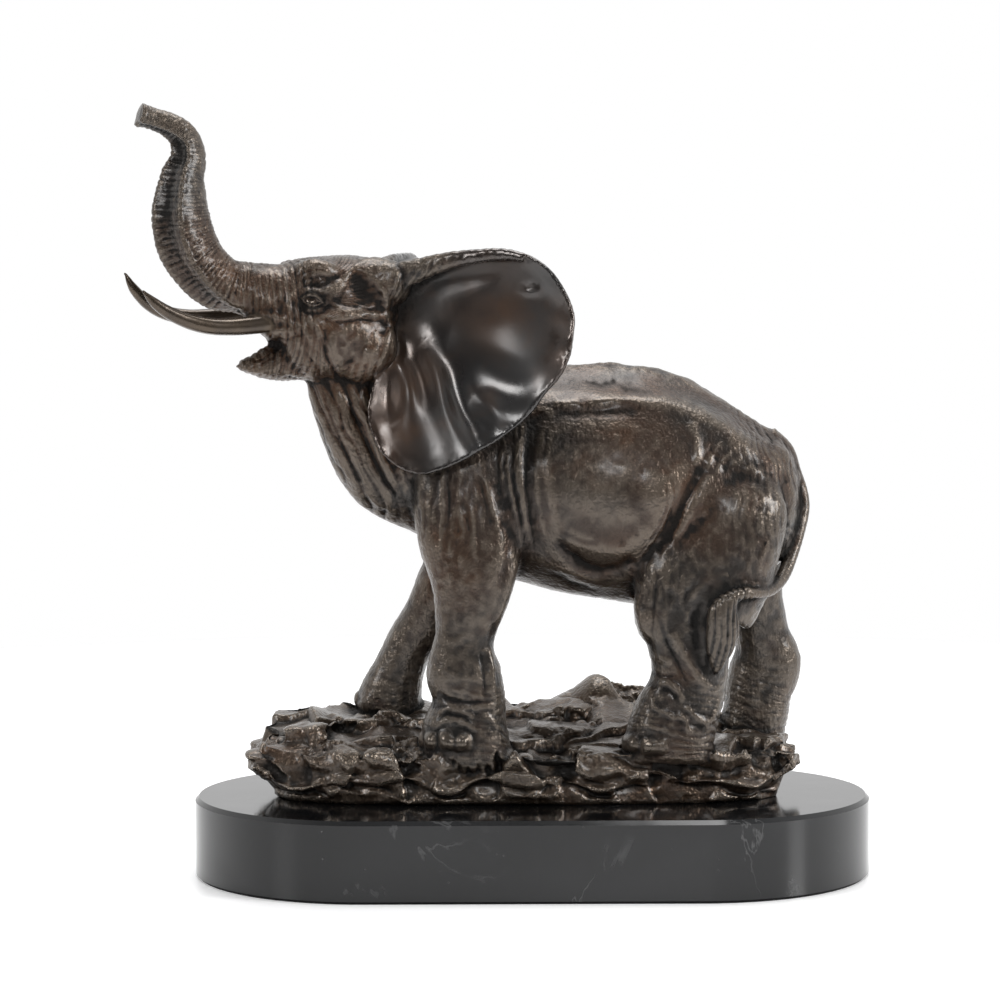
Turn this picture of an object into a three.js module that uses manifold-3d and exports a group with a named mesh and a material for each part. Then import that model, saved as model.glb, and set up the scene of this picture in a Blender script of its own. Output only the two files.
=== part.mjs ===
// A bronze elephant trumpeting on a ledge of rock, cast in one piece with the rock,
// bedded on a polished black marble plinth that has a felt pad under it.
// Millimetres, +Z up. The elephant walks towards -X and its left side faces -Y.
// The origin is on the underside of the felt, at the middle of the plinth.
import * as THREE from 'three';
import { LoftGeometry } from 'three/addons/geometries/LoftGeometry.js';
import { mergeVertices } from 'three/addons/utils/BufferGeometryUtils.js';
import Module from 'manifold-3d';

// Plinth: a slab with straight long sides and half round ends.
const plinthLength = 264;
const plinthDepth = 138;
const plinthThickness = 30;
const plinthChamfer = 1.6;
const plinthEndSides = 13;

// Felt pad, a little smaller than the slab above it.
const feltThickness = 1;
const feltInset = 1.2;

// Film of wax or glue between two pieces that are bedded on each other.
const bedding = 0.1;

// The bronze. Its forms below are drawn for a casting of drawnHeight from the rock's
// underside to the trunk's tip, and are scaled to figureHeight as a whole.
const figureHeight = 266;
const drawnHeight = 266;

// Pose of the head: turned to its own left about the neck, by this angle. Where the trunk
// stands upright its flat underside is turned further round, to this angle.
const headTurn = THREE.MathUtils.degToRad(22);
const trunkTurn = THREE.MathUtils.degToRad(47);
const neckX = -45;

// Ears: thickness of the metal, and how far each one swings out from the head.
const earThickness = 2.6;
const leftEarSwing = THREE.MathUtils.degToRad(46);
const rightEarSwing = THREE.MathUtils.degToRad(50);

// Colours of the three materials.
const bronze = new THREE.MeshStandardMaterial({ color: 0x2b1f18, roughness: 0.34, metalness: 0.9 });
const marble = new THREE.MeshStandardMaterial({ color: 0x14171a, roughness: 0.12, metalness: 0 });
const felt = new THREE.MeshStandardMaterial({ color: 0x0c0c0d, roughness: 0.95, metalness: 0 });

const wasm = await Module();
wasm.setup();

// Joining and cutting.
function solidOf(geometry) {
  const bare = new THREE.BufferGeometry();
  bare.setAttribute('position', geometry.attributes.position);
  bare.setIndex(geometry.index);
  const merged = mergeVertices(bare, 1e-4);
  const corners = merged.index.array;
  const triangles = [];
  for (let i = 0; i < corners.length; i += 3) {
    const [a, b, c] = corners.slice(i, i + 3);
    if (a !== b && b !== c && c !== a) triangles.push(a, b, c);
  }
  return new wasm.Manifold(new wasm.Mesh({
    numProp: 3,
    vertProperties: merged.attributes.position.array,
    triVerts: new Uint32Array(triangles),
  }));
}

function geometryOf(solid) {
  const mesh = solid.getMesh();
  const geometry = new THREE.BufferGeometry();
  geometry.setAttribute('position', new THREE.BufferAttribute(mesh.vertProperties, 3));
  geometry.setIndex(new THREE.BufferAttribute(mesh.triVerts, 1));
  geometry.computeVertexNormals();
  return geometry;
}

function join(solids) {
  return solids.reduce((whole, piece) => whole.add(piece));
}

function curveThrough(points) {
  return new THREE.CatmullRomCurve3(points.map((p) => new THREE.Vector3(...p)));
}

// A closed cross-section, mirrored left to right. The half is drawn from its top, round
// its right side, to its bottom, as [across, over] in shares of the half sizes.
function mirroredSection(half) {
  const right = half.map(([across, over]) => new THREE.Vector3(across, over, 0));
  const left = right.slice(1, -1).map((p) => new THREE.Vector3(-p.x, p.y, 0));
  return new THREE.CatmullRomCurve3([right[0], ...left, ...right.slice(1).reverse()], true);
}

const roundSection = mirroredSection([[0, 1], [0.75, 0.75], [1, 0], [0.75, -0.75], [0, -1]]);
// A back with a ridge, sides that fall away under it, and a rounded belly.
const backSection = mirroredSection([[0, 1], [0.34, 0.87], [0.68, 0.68], [1, 0.02], [0.78, -0.66], [0, -1]]);
// Skull: broad brow, fuller below the eyes, narrow under the jaw.
const headSection = mirroredSection([[0, 1], [0.6, 0.86], [0.94, 0.36], [1, -0.2], [0.74, -0.78], [0, -1]]);
// Trunk: round outside, flat on its underside between two edges.
const trunkSection = mirroredSection([
  [0, 1], [0.76, 0.68], [1, 0.04], [0.95, -0.7], [0.74, -1], [0.3, -0.86], [0, -0.8],
]);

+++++

- [Given exercise] Quote verbatim the opening lines of the listing above, ending with the line where "const rightEarSwing = THREE.MathUtils.degToRad(50);" appears; include both endpoints and nothing more.

- [Exercise solution]
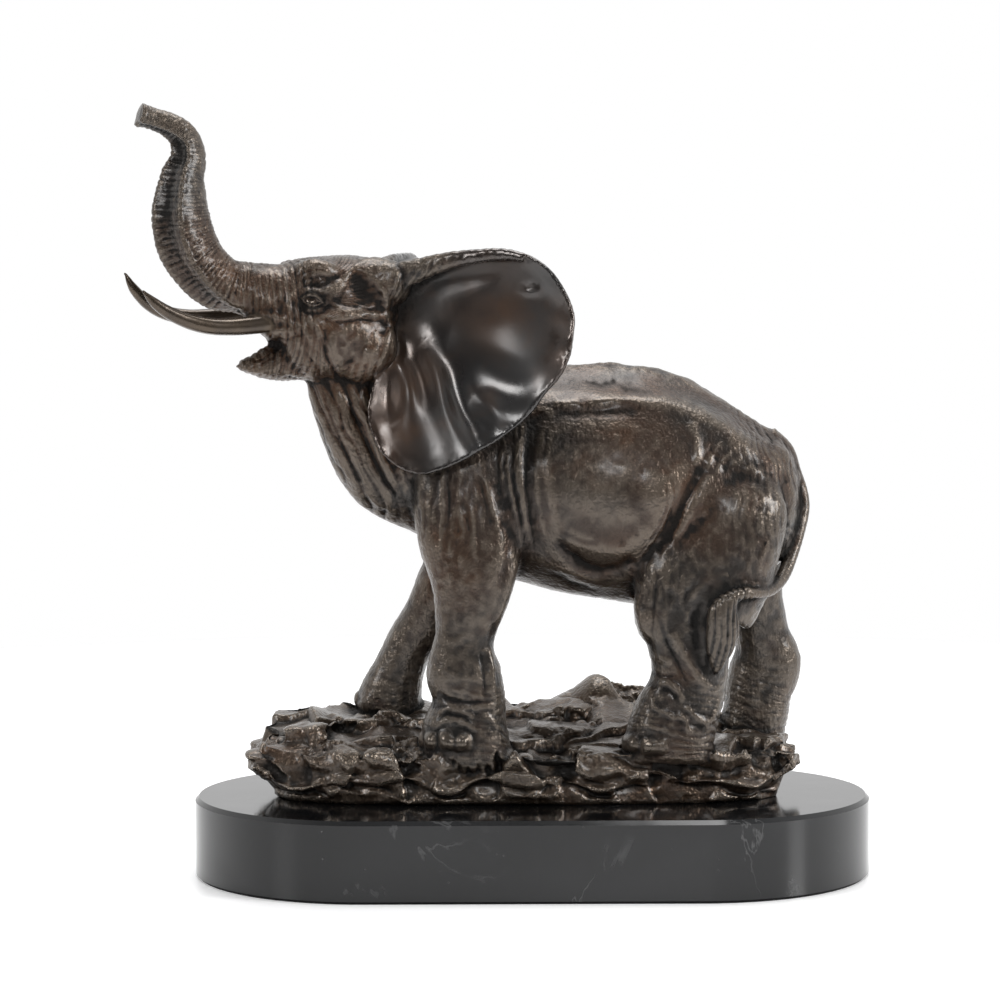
Turn this picture of an object into a three.js module that uses manifold-3d and exports a group with a named mesh and a material for each part. Then import that model, saved as model.glb, and set up the scene of this picture in a Blender script of its own. Output only the two files.
=== part.mjs ===
// A bronze elephant trumpeting on a ledge of rock, cast in one piece with the rock,
// bedded on a polished black marble plinth that has a felt pad under it.
// Millimetres, +Z up. The elephant walks towards -X and its left side faces -Y.
// The origin is on the underside of the felt, at the middle of the plinth.
import * as THREE from 'three';
import { LoftGeometry } from 'three/addons/geometries/LoftGeometry.js';
import { mergeVertices } from 'three/addons/utils/BufferGeometryUtils.js';
import Module from 'manifold-3d';

// Plinth: a slab with straight long sides and half round ends.
const plinthLength = 264;
const plinthDepth = 138;
const plinthThickness = 30;
const plinthChamfer = 1.6;
const plinthEndSides = 13;

// Felt pad, a little smaller than the slab above it.
const feltThickness = 1;
const feltInset = 1.2;

// Film of wax or glue between two pieces that are bedded on each other.
const bedding = 0.1;

// The bronze. Its forms below are drawn for a casting of drawnHeight from the rock's
// underside to the trunk's tip, and are scaled to figureHeight as a whole.
const figureHeight = 266;
const drawnHeight = 266;

// Pose of the head: turned to its own left about the neck, by this angle. Where the trunk
// stands upright its flat underside is turned further round, to this angle.
const headTurn = THREE.MathUtils.degToRad(22);
const trunkTurn = THREE.MathUtils.degToRad(47);
const neckX = -45;

// Ears: thickness of the metal, and how far each one swings out from the head.
const earThickness = 2.6;
const leftEarSwing = THREE.MathUtils.degToRad(46);
const rightEarSwing = THREE.MathUtils.degToRad(50);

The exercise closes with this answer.